Of note, I manually changes the benchmark names with a text editor so I could use benchstat column projection.

What did I do wrong?

mlange-42 commented 5 months ago

Hi @aktau, many thanks for your interest!

Honestly, I don't know what you "do wrong", as I don't know your code. Can you reproduce the original benchmarks? Maybe we should turn the question around: what do you think I did wrong?

Regarding cache locality of AoS, I think it is not that clear. Actually, the benchmarks are intended to show that cache friendlyness of AoS decreases with increasing entity size while accessing always the same small amount of data. With AoS, the entire entity data needs to be loaded into the cache, no matter how much of it is actually used. With large entities, fewer fit into the cache and more frequent access to slower cache levels is required. So I think the entity size dimension of the problem is quite clear.

What is less clear to me is why there is no saturation effect with an increasing number of entities. Well maybe there is, but only for even larger numbers.

I also did the same benchmarks for a Rust ECS (rs-ecs), and qualitatively the results are the same.

Could you share your benchmarking code for a comparison?

aktau commented 5 months ago

Honestly, I don't know what you "do wrong", as I don't know your code. Can you reproduce the original benchmarks?

I'm just running your code, unedited:

$ cd github/arche/benchmark/competition/array_of_structs
$ go test -test.bench=. -test.count=5 | tee ~/tmp/bench.arche
$ nvim ~/tmp/bench.arche # edit the benchmark names so that I can use the `-col '/impl'` flag, as stated above
$ benchstat -col '/impl' ~/tmp/bench.arche

Maybe we should turn the question around: what do you think I did wrong?

I don't think you did anything wrong. I was just surprised by the result.

Regarding cache locality of AoS, I think it is not that clear. Actually, the benchmarks are intended to show that cache friendlyness of AoS decreases with increasing entity size while accessing always the same small amount of data. With AoS, the entire entity data needs to be loaded into the cache, no matter how much of it is actually used. With large entities, fewer fit into the cache and more frequent access to slower cache levels is required. So I think the entity size dimension of the problem is quite clear.

So if I understand it right, arche uses a SoA pattern and in the loops only a small part of the struct is accessed, which is why it can pull ahead. Is that correct?

mlange-42 commented 5 months ago

I'm just running your code, unedited:

Can you verify that the original output already shows what the benchstat table does?

So if I understand it right, arche uses a SoA pattern and in the loops only a small part of the struct is accessed, which is why it can pull ahead. Is that correct?
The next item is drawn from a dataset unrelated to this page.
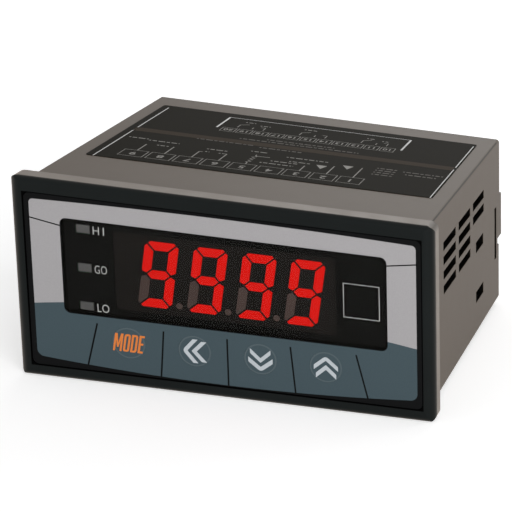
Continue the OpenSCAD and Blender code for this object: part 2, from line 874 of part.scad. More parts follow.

Yes, kind of. Most ECS implementations (archetype-based like Arche, but also sparse-set-based) use a memory layout more similar to SoA. However, the arrays (or buffers, or whatever) do not necessarily contain only primitive types, but components. A component can contain multiple variables/primitives, but for good performance they should be closely related and mostly accessed together.
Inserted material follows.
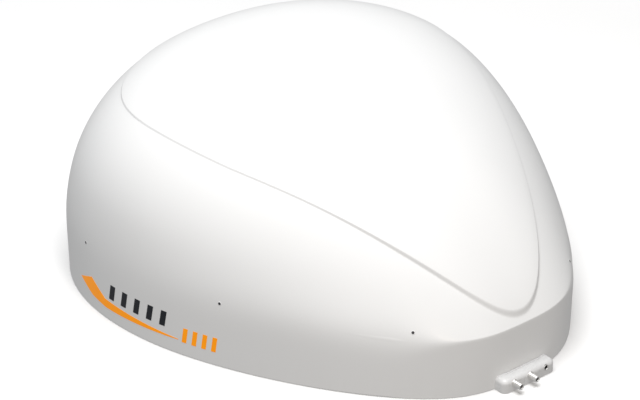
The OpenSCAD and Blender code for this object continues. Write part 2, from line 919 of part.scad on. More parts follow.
module slip_ring_stator() {
  color([0.15, 0.15, 0.16])
    on_axis()
      difference() {
        post(hub_bore - fit_gap, slip_low, bearing_high - 1);
        post(6.3, slip_low + 2, bearing_high);
      }
}
module slip_ring_rotor() {
  color([0.55, 0.56, 0.6])
    on_axis() {
      post(6, slip_low + 3, plate_high + strap_t);
      post(9, plate_high + strap_t, plate_high + strap_t + 2.5);
    }
}
module slip_ring_strap() {
  color([0.7, 0.71, 0.73])
    on_axis()
      difference() {
        block([-strap_half, -10, plate_high], [strap_half, 10, plate_high + strap_t]);
        post(6, 0, plate_high + strap_t + cut);
        for (sx = [-1, 1]) translate([sx * strap_screw_x, 0, 0]) post(1.5, 0, plate_high + strap_t + cut);
      }
}
module strap_screws() {
  top = plate_high + strap_t;
  color([0.5, 0.51, 0.53])
    on_axis()
      for (sx = [-1, 1])
        translate([sx * strap_screw_x, 0, 0]) {
          post(1.5, bearing_high, top);
          post(3, top, top + 1.8);
        }
}
module azimuth_gearbox() {
  color([0.3, 0.3, 0.32])
    at_azimuth_shaft()
      difference() {
        post(gearbox_r, plate_high, plate_high + gearbox_h);
        post(shaft_r + fit_gap, plate_high - cut, plate_high + gearbox_h - 4);
      }
}
module azimuth_motor() {
  color([0.62, 0.63, 0.65])
    at_azimuth_shaft() {
      post(motor_r, plate_high + gearbox_h, plate_high + gearbox_h + motor_h);
      post(4, plate_high + gearbox_h + motor_h, plate_high + gearbox_h + motor_h + 2);
    }
}
module azimuth_pinion() {
  color([0.88, 0.86, 0.78])
    at_azimuth_shaft() {
      translate([0, 0, gear_low - 0.4])
        linear_extrude(gear_high - gear_low + 0.8)
          polygon(gear_outline(azimuth_teeth));
      post(shaft_r, gear_low - 0.4, plate_high + gearbox_h - 5);
    }
}
module turntable_board() {
  color([0.05, 0.35, 0.18])
    on_axis()
      translate([-105, 8, 0]) {
        block([-32, -26, plate_high + 3], [32, 26, plate_high + 4.6]);
        for (sx = [-1, 1])
          for (sy = [-1, 1])
            translate([sx * 28, sy * 22, 0])
              post(2.5, plate_high, plate_high + 3 + eps);
        block([-14, -10, plate_high + 4.6 - eps], [14, 10, plate_high + 7.5]);
      }
}

// yokes
tilt_gap = 0.05;
trunnion_r = 6;
bush_r = 8.5;
bush_flange = 12;
stop_r = 30;
stop_half = 4;
bumper_r = 4;
tilt_max = 65;
stop_rest = -125;
stop_slack = 0.8;
stop_lead = asin((stop_half + bumper_r) / stop_r) + stop_slack;
module on_tilt() {
  translate([0, axis_y, tilt_z])
    children();
}
module tilt_shaft_place() {
  on_tilt()
    translate([0, tilt_reach * cos(tilt_heading), tilt_reach * sin(tilt_heading)])
      children();
}
module yoke_plate(side) {
  drop = tilt_z - plate_high;
  foot_rise = 14 - drop;
  neck = [yoke_head * 0.8, -yoke_head * 0.6];
  rotate([90, 0, 90])
    linear_extrude(yoke_t)
      union() {
        polygon([
          [-yoke_base, -drop], [yoke_base, -drop], [yoke_base, foot_rise],
          neck, [-neck[0], neck[1]], [-yoke_base, foot_rise]
        ]);
        circle(r = yoke_head);
        if (side > 0)
          translate([tilt_reach * cos(tilt_heading), tilt_reach * sin(tilt_heading)])
            circle(r = gearbox_seat_r);
      }
}
module yoke(side) {
  color([0.76, 0.77, 0.79])
    difference() {
      union() {
        on_tilt()
          translate([side > 0 ? yoke_in : -yoke_in - yoke_t, 0, 0])
            yoke_plate(side);
        on_axis()
          translate([side > 0 ? yoke_in + yoke_t - eps : -yoke_in - yoke_t - yoke_foot + eps, 0, 0])
            block([0, -yoke_base, plate_high], [yoke_foot, yoke_base, plate_high + 4]);
      }
      on_tilt() bar(bush_r, -plate_half, plate_half);
      at_yoke_screws() post(2, plate_high - cut, plate_high + 4 + cut);
      if (side > 0)
        tilt_shaft_place() bar(shaft_r + 2, 0, plate_half);
    }
}
module yoke_left() { yoke(-1); }
module yoke_right() { yoke(1); }
module yoke_screws() {
  color([0.5, 0.51, 0.53])
    at_yoke_screws() {
      post(2, bearing_high, plate_high + 4);
      post(3.6, plate_high + 4, plate_high + 6.6);
    }
}
module tilt_bushes() {
  color([0.75, 0.6, 0.3])
    on_tilt()
      for (sx = [0, 1])
        mirror([sx, 0, 0])
          difference() {
            union() {
              bar(bush_r, yoke_in - eps, yoke_in + yoke_t + 0.5);
              bar(bush_flange, yoke_in - 1.5, yoke_in);
            }
            bar(trunnion_r + tilt_gap, yoke_in - 3, yoke_in + yoke_t + 3);
          }
}
module tilt_gearbox() {
  from = yoke_in + yoke_t;
  color([0.3, 0.3, 0.32])
    tilt_shaft_place()
      difference() {
        bar(gearbox_r, from, from + gearbox_h);
        bar(shaft_r + fit_gap, from - cut, from + gearbox_h - 4);
      }
}
module tilt_motor() {
  from = yoke_in + yoke_t + gearbox_h;
  color([0.62, 0.63, 0.65])
    tilt_shaft_place() {
      bar(motor_r - 1, from, from + motor_h);
      bar(4, from + motor_h, from + motor_h + 2);
    }
}
sector_from = panel_w / 2 + 3;
sector_t = 6;
module tilt_pinion() {
  gap_heading = tilt_heading + 180 - 180 / tilt_teeth;
  color([0.88, 0.86, 0.78])
    tilt_shaft_place() {
      translate([sector_from - 0.4, 0, 0])
        rotate([90, 0, 90])
          linear_extrude(sector_t + 0.8)
            rotate(gap_heading)
              polygon(gear_outline(tilt_teeth));
      bar(shaft_r, sector_from - 0.4, yoke_in + yoke_t + gearbox_h - 5);
    }
}
module tilt_bumpers() {
  color([0.1, 0.1, 0.1])
    on_tilt()
      for (a = [stop_rest - stop_lead, stop_rest + tilt_max + stop_lead])
        translate([0, stop_r * cos(a), stop_r * sin(a)])
          bar(bumper_r, -yoke_in, -sector_from);
}
module tilt_home_switch() {
  color([0.12, 0.12, 0.13])
    on_tilt()
      translate([-yoke_in, 28, -44]) {
        block([0, -9, -4], [7, 9, 4]);
        block([2, -8, 4 - eps], [5, 6, 5]);
      }
}

// tilting panel
frame_low = -12;
frame_high = 12;
frame_t = 3;
half_px = panel_w / 2;
half_py = panel_d / 2;
horn = 21;
horn_x = 25.2;
horn_y = 26.4;
horn_cols = 16;
horn_rows = 7;
horn_floor = -3;
guide_low = frame_low + frame_t + 0.1;
guide_high = 9;
module panel_frame() {
  color([0.74, 0.75, 0.77])
    on_tilt()
      difference() {
        block([-half_px, -half_py, frame_low], [half_px, half_py, frame_high]);
        block([-half_px + frame_t, -half_py + frame_t, frame_low + frame_t],
          [half_px - frame_t, half_py - frame_t, frame_high + cut]);
        block([-20, -12, frame_low - cut], [20, 12, 0]);
        for (sx = [-1, 1])
          for (sy = [-1, 1])
            translate([sx * 125, sy * 45, 0])
              block([-60, -30, frame_low - cut], [60, 30, frame_low + frame_t + cut]);
      }
}
module waveguide_panel() {
  color([0.85, 0.82, 0.7])
    on_tilt()
      difference() {
        block([-half_px + frame_t + 0.4, -half_py + frame_t + 0.4, guide_low],
          [half_px - frame_t - 0.4, half_py - frame_t - 0.4, guide_high]);
        for (i = [0:horn_cols - 1])
          for (j = [0:horn_rows - 1])
            translate([(i - (horn_cols - 1) / 2) * horn_x, (j - (horn_rows - 1) / 2) * horn_y, 0])
              block([-horn / 2, -horn / 2, horn_floor], [horn / 2, horn / 2, guide_high + cut]);
      }
}
module panel_cover() {
  lip = frame_t + 0.5;
  out_x = half_px - lip;
  out_y = half_py - lip;
  color([0.9, 0.9, 0.88])
    on_tilt()
      difference() {
        union() {
          block([-half_px, -half_py, frame_high], [half_px, half_py, frame_high + 2]);
          block([-out_x, -out_y, guide_high + 0.3], [out_x, out_y, frame_high + eps]);
        }
        block([-out_x + lip, -out_y + lip, 0], [out_x - lip, out_y - lip, frame_high]);
      }
}
module trunnion() {
  bar(12, half_px, sector_from);
  bar(trunnion_r, sector_from - eps, yoke_in + yoke_t + 3);
}
module trunnion_left() {
  color([0.6, 0.61, 0.63])
    on_tilt() mirror([1, 0, 0]) trunnion();
}
module trunnion_right() {
  color([0.6, 0.61, 0.63])
    on_tilt() trunnion();
}
module tilt_sector() {
  pitch_deg = 360 / sector_teeth;
  first = tilt_heading - tilt_max - 3 * pitch_deg;
  last = tilt_heading + 3 * pitch_deg;
  inner = 40;
  color([0.88, 0.86, 0.78])
    on_tilt()
      translate([sector_from, 0, 0])
        rotate([90, 0, 90])
          linear_extrude(sector_t)
            difference() {
              union() {
                polygon([
                  for (h = [first:pitch_deg:last]) each tooth(sector_teeth, h),
                  for (h = [last:-pitch_deg:first]) inner * [cos(h), sin(h)]
                ]);
                circle(r = 15);
                for (h = [first + 8, (first + last) / 2, last - 8])
                  rotate(h)
                    translate([0, -5])
                      square([inner + 3, 10]);
              }
              circle(r = trunnion_r);
            }
}
module tilt_stop_arm() {
  color([0.6, 0.61, 0.63])
    on_tilt()
      translate([-sector_from - sector_t, 0, 0])
        rotate([90, 0, 90])
          linear_extrude(sector_t)
            difference() {
              union() {
                circle(r = 12);
                rotate(stop_rest)
                  translate([0, -stop_half])
                    square([stop_r + 6, 2 * stop_half]);
              }
              circle(r = trunnion_r);
            }
}
module low_noise_block() {
  color([0.5, 0.51, 0.53])
    on_tilt()
      union() {
        block([-19.5, -11.5, frame_low - 9], [19.5, 11.5, guide_low]);
        block([-40, -30, frame_low - 38], [40, 30, frame_low - 8]);
        for (sx = [-1, 1])
          translate([sx * 15, 0, frame_low - 24])
            rod(coax_r, -42, -30 + eps);
      }
}

radome();
decal_stripe();
decal_bars();
decal_dashes();
radome_screws();
rim_seal();
base_tray();
mounting_inserts();
drain_plugs();
captive_nuts();
connector_housing();
connector_gasket();
coax_port_left();
coax_port_right();
coax_insulators();
coax_nuts();
service_socket();
housing_screws();
control_board();
board_standoffs();
board_screws();
tuner_can();
heat_sink();
coax_lead_left();
coax_lead_right();
slip_ring_lead();
turntable_hub();
hub_screws();
sun_gear();
bearing_inner_ring();
hub_nut();
slip_ring_stator();
bearing_balls();
bearing_cage();
turntable_plate();
bearing_outer_ring();
slip_ring_rotor();
slip_ring_strap();
strap_screws();
azimuth_gearbox();
azimuth_motor();
azimuth_pinion();
turntable_board();
yoke_left();
yoke_right();
yoke_screws();
tilt_bushes();
tilt_gearbox();
tilt_motor();
tilt_pinion();
tilt_bumpers();
tilt_home_switch();
panel_frame();
waveguide_panel();
panel_cover();
trunnion_left();
trunnion_right();
tilt_sector();
tilt_stop_arm();
low_noise_block();
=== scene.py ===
"""Looks of an egg-shaped satellite antenna dome: white shell, printed trim, screws and sockets.

Metres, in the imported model's frame: +Y to the wide end, -Y to the end with the sockets, +Z up.
"""
import json
import math

import bmesh
import bpy
import numpy as np
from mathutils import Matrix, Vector


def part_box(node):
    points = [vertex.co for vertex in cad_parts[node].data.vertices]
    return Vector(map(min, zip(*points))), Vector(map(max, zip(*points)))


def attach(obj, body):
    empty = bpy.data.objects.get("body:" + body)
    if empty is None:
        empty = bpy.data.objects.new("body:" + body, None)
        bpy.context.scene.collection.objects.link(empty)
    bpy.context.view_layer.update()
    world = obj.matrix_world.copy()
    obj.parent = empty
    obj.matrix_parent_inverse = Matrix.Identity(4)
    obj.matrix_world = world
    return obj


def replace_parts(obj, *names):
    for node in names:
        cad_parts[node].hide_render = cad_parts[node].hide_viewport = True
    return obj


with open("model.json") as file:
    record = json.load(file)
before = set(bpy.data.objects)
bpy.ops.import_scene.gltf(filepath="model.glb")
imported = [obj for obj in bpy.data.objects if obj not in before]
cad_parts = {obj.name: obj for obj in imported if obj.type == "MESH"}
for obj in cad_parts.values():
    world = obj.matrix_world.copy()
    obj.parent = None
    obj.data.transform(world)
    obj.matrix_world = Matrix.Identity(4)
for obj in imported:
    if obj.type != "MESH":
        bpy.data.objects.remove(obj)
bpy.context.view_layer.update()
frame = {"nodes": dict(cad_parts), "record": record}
MM = 0.001

# ---------------------------------------------------------------- driving dimensions
# foot, skirt and height of the dome; the apex is the highest point
LENGTH = 0.760
HALF_W = 0.3375
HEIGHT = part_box("radome")[1].z
SKIRT = 0.100
WALL = 3.0 * MM
DRAFT = 1.2 * MM
FOOT_LIP = 0.8 * MM
APEX_Y = 0.165
FRONT = LENGTH / 2 + APEX_Y
BACK = LENGTH / 2 - APEX_Y

# powers of the dome's profile curves above the skirt and of its outline at one level; LOW is at
# the skirt's top, HIGH at the apex
FRONT_POW = 2.83
FRONT_RISE = 1.0
BACK_POW = 3.07
BACK_RISE = 2.06
SIDE_POW = 3.17
SIDE_RISE = 2.54
PLAN_POW = 1.9
CORNER_LOW = 2.98
CORNER_HIGH = 2.08
TAPER_LOW = 0.292
TAPER_HIGH = 0.157
TAPER_BEND = 0.064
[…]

You may want to take a look at the architecture section of the user manual for more details.

aktau commented 5 months ago

Can you verify that the original output already shows what the benchstat table does?

It does. I did not change the numbers. I only edited the output format so that benchstat cam render/compare them better (see the -col flag).

So if I understand it right, arche uses a SoA pattern and in the loops only a small part of the struct is accessed, which is why it can pull ahead. Is that correct?

Yes, kind of

I think that can explain the difference in performance. For very big structs, the SoA-like approach of arche would be superior, even taking the extra abstraction into account.

mlange-42 commented 5 months ago

Would still like to find out why your results differ that much. Could you share the raw results obtained on your machine?